Real World Use Cases
- Version Management:
/usr/bin/python->python3.9- When you upgrade Python, you don't rewrite scripts. You just update the symlink to point to
python3.10. - This is how
brew(Homebrew) manages versions.
- When you upgrade Python, you don't rewrite scripts. You just update the symlink to point to
- Dotfiles Management:
- I keep my
.zshrcand.vimrcin aDropbox/configfolder. - I create symlinks in my home directory (
~/) pointing to them. - Even if I format my Mac, my config files are safe in the cloud.
- I keep my
4. The Critical Difference: Why not always use Hard Links?
Hard Links seem safer (resilient to deletion) and faster. Why do we use Symlinks 99% of the time? Because Hard Links have Two Fatal Flaws:
- Cannot Link Directories:
- Imagine Folder A contains Folder B, and you Hard Link Folder B inside Folder A.
- You create an Infinite Loop (Cycle) within the filesystem structure.
- Simple traverse programs (like
findor backups) would run forever until they crash. The OS forbids this to prevent chaos.
- Cannot Link Across Partitions (Filesystems):
- Inode numbers are unique only within a partition.
- Inode #123 on Drive C is different from Inode #123 on Drive D.
- You cannot make a Hard Link on File A (Drive C) pointing to File B (Drive D).
Symbolic Links solve both:
- Can link directories.
- Can link across drives, networks (NFS/SMB), and even to non-existent files.
5. Developer Deep Dive: npm vs pnpm
If you use Node.js, you know the pain of node_modules eating your disk.
The Problem with npm (Copy)
If you have 10 projects using React v18:
- npm downloads React 10 times.
- npm copies React into
node_modules10 times. - Disk usage = 10x size of React.
- Slow install speed (heavy I/O).
The Innovation of pnpm (Hard Link)
pnpm (Performant NPM) uses Hard Links intelligently (technically content-addressable store + hard links).
- It downloads React into a global store (
~/.pnpm-store) ONCE. - For every project needing React, it creates a Hard Link from
node_modulesto that global store.
Result:
- Disk Space: 100 projects using React = 1x size of React. (Massive savings).
- Speed: Creating hard links is almost instant compared to copying files.
- Safety: pnpm also uses Symlinks to enforce stricter dependency structures (preventing "Phantom Dependencies"), but the disk saving magic is all Hard Links.
If you are running out of space on your MacBook, switch to pnpm. It's a life saver.
6. Docker & CI/CD Secrets
Hard Links are also the unsung heroes of Docker and CI Pipelines.
Docker Layer Caching
Docker images are built from layers. When you run docker build, Docker uses a Union File System (like OverlayFS).

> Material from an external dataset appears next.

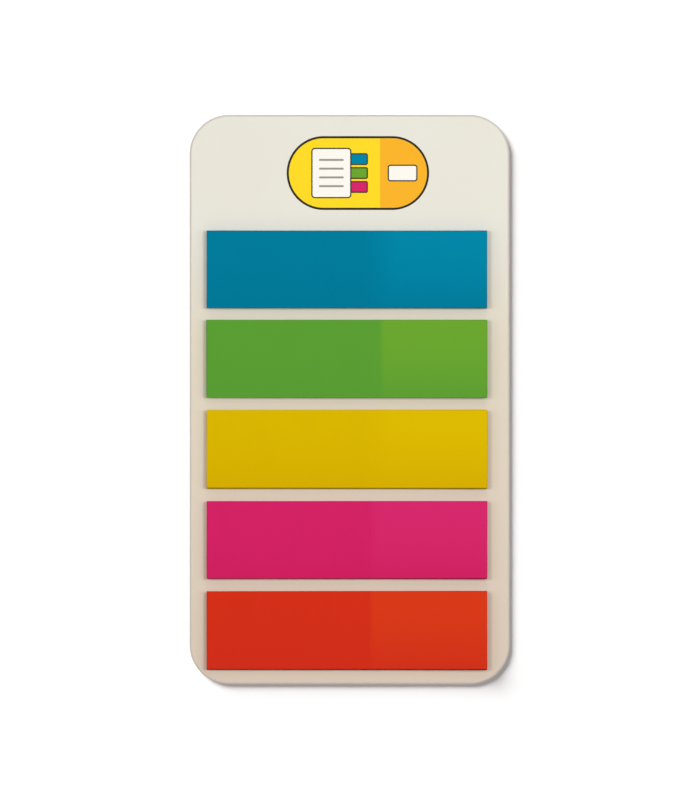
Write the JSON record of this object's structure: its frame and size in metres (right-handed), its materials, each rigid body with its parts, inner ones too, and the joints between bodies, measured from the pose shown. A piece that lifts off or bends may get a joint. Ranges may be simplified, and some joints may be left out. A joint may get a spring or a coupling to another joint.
{
  "type": "sticky index tabs",
  "caption": "Flat pocket card of milky plastic carrying a column of narrow pads of self-stick film index tabs, one colour to a pad.",
  "frame": {"origin": "centre of the card's back, which lies on the plane z = 0", "axes": "+X along the tabs towards their free ends, +Y up the card towards its head, +Z out of the card's front"},
  "size_m": [0.0494, 0.088, 0.0022],
  "materials": {
    "card_plastic": "milky off-white, satin",
    "blue_film": "dyed film, matte",
    "green_film": "dyed film, matte",
    "yellow_film": "dyed film, matte",
    "pink_film": "dyed film, matte",
    "orange_film": "dyed film, matte"
  },
  "bodies": {
    "root": {"backing_card": "card_plastic", "blue_tab_stack": "blue_film", "blue_top_tab": "blue_film", "green_tab_stack": "green_film", "green_top_tab": "green_film", "yellow_tab_stack": "yellow_film", "yellow_top_tab": "yellow_film", "pink_tab_stack": "pink_film", "pink_top_tab": "pink_film", "orange_tab_stack": "orange_film", "orange_top_tab": "orange_film"}
  },
  "joints": []
}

This system allows different containers to share the same underlying image files.
If you run 10 Ubuntu containers, you don't use 10x the disk space. You use 1x space for the OS files, and each container only stores its diffs.
While not exactly "Hard Links" (it's more complex), the concept is the same: One physical data block, multiple pointers.
Fast CI Caching
In GitHub Actions or Jenkins, restoring a massive node_modules cache (1GB+) can take time.

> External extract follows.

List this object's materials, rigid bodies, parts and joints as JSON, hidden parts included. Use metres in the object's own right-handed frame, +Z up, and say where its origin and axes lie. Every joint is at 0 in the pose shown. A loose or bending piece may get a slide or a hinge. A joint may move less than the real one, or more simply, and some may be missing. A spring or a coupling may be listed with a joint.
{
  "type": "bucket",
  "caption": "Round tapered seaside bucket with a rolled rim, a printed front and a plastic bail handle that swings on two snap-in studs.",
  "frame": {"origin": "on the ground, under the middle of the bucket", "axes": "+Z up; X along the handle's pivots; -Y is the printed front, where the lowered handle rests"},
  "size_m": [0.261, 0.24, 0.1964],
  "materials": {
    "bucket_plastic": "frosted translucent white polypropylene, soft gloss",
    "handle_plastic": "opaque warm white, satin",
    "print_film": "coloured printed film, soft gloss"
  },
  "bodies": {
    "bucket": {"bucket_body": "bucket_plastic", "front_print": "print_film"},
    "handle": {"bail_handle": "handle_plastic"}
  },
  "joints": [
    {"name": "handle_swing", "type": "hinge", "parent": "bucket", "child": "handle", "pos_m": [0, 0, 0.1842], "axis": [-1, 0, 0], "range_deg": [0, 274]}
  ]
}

Modern package managers and CI tools use Hard Links to "hydrate" the cache instantly.
Instead of copying 100,000 files from cache to workspace, they just link them.

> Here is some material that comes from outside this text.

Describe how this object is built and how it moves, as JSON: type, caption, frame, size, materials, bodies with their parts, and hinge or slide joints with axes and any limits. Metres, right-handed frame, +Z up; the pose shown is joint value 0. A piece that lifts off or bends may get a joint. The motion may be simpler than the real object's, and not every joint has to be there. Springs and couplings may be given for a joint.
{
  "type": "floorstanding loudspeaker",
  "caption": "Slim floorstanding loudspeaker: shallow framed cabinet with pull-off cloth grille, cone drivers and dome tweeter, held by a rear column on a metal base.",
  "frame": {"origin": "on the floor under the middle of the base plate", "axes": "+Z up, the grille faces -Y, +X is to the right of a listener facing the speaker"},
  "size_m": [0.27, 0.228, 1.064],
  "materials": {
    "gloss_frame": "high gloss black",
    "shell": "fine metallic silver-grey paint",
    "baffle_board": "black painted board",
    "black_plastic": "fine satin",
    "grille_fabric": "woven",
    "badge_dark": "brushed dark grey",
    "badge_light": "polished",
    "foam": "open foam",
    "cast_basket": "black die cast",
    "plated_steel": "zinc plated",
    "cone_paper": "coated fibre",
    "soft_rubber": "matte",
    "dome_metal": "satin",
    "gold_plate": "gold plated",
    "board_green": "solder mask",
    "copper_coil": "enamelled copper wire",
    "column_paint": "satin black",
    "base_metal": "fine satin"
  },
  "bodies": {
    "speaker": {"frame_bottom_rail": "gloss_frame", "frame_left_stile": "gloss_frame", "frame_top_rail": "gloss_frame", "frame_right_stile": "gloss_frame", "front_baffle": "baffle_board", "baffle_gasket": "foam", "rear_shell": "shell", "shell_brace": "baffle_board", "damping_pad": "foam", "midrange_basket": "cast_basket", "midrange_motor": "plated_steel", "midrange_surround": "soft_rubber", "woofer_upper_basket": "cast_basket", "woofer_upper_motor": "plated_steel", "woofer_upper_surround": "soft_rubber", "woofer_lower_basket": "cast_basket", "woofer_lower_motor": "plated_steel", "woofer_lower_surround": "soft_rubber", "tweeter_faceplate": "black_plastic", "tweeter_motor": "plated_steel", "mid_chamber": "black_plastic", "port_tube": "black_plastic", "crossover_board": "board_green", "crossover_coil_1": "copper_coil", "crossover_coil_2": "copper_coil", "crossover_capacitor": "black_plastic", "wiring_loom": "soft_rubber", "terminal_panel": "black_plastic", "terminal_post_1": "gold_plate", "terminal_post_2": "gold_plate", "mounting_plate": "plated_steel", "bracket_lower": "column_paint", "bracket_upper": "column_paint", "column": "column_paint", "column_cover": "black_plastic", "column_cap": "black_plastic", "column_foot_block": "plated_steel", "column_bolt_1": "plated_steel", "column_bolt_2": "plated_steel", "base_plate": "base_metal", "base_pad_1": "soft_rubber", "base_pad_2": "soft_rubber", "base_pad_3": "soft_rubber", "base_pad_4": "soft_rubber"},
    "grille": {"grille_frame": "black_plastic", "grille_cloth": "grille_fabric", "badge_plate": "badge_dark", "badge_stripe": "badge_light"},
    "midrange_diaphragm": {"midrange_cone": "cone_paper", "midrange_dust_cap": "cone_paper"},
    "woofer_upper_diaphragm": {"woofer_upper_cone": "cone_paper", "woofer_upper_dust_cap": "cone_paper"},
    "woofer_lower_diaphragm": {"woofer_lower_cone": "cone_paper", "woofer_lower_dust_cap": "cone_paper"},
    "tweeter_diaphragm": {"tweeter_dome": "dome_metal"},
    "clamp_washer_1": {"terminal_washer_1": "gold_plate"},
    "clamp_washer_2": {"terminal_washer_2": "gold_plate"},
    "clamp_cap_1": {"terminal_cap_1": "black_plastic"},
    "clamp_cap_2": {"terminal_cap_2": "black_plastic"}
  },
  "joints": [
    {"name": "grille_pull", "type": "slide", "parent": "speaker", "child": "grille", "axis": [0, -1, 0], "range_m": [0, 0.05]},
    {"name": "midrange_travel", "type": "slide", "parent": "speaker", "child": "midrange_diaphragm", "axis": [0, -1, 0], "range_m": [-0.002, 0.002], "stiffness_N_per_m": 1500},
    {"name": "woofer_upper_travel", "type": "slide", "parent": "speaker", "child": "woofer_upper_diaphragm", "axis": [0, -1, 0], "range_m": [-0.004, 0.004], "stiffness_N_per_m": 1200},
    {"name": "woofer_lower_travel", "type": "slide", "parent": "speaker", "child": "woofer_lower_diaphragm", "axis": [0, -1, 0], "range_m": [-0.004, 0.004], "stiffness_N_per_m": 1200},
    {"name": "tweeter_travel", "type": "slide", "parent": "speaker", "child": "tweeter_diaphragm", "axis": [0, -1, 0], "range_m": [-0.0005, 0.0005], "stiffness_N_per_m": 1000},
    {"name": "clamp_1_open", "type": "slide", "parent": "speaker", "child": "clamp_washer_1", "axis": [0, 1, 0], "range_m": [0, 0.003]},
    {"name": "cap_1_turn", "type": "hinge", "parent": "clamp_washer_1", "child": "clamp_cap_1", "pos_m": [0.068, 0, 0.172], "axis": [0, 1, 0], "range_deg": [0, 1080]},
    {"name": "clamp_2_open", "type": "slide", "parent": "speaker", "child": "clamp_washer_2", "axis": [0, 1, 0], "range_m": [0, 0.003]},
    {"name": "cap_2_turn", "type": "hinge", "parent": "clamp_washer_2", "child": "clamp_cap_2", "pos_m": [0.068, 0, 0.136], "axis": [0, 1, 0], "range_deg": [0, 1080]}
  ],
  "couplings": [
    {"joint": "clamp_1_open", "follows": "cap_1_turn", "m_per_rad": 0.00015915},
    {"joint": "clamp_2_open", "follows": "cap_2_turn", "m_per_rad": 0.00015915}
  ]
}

If your CI is slow, check if your caching strategy exploits this. Tools like Turborepo and Nx rely heavily on this linking magic to make Monorepo builds fast.
Summary Table
| Feature | Hard Link | Symbolic Link (Soft Link) |
|---|---|---|
| Identity | An alias (extra name) for the Inode | A separate file pointing to a path |
| Inode Number | Same as original source | New, unique Inode |
| If Source Deleted | File remains accessible (Data safe) | Link becomes Broken (Error) |
| Directory Support | No (System restricted) | Yes |
| Cross-Filesystem | No (Same partition only) | Yes (Anywhere) |
| Analogy | Nickname | Shortcut Icon |
Conclusion: Don't Fear the rm
Understanding links changed how I see file operations.
rm isn't a shredder; it's just a scissor cutting the name tag.
However, rm -rf / is still the scariest command.
It cuts every name tag, causing the OS to garbage collect (overwrite) everything. (No recovery possible).
Next time you need to duplicate a file/folder, ask yourself:
"Do I need a new copy? Or just a reference?"
Use ln -s. Or use pnpm. Your SSD will thank you.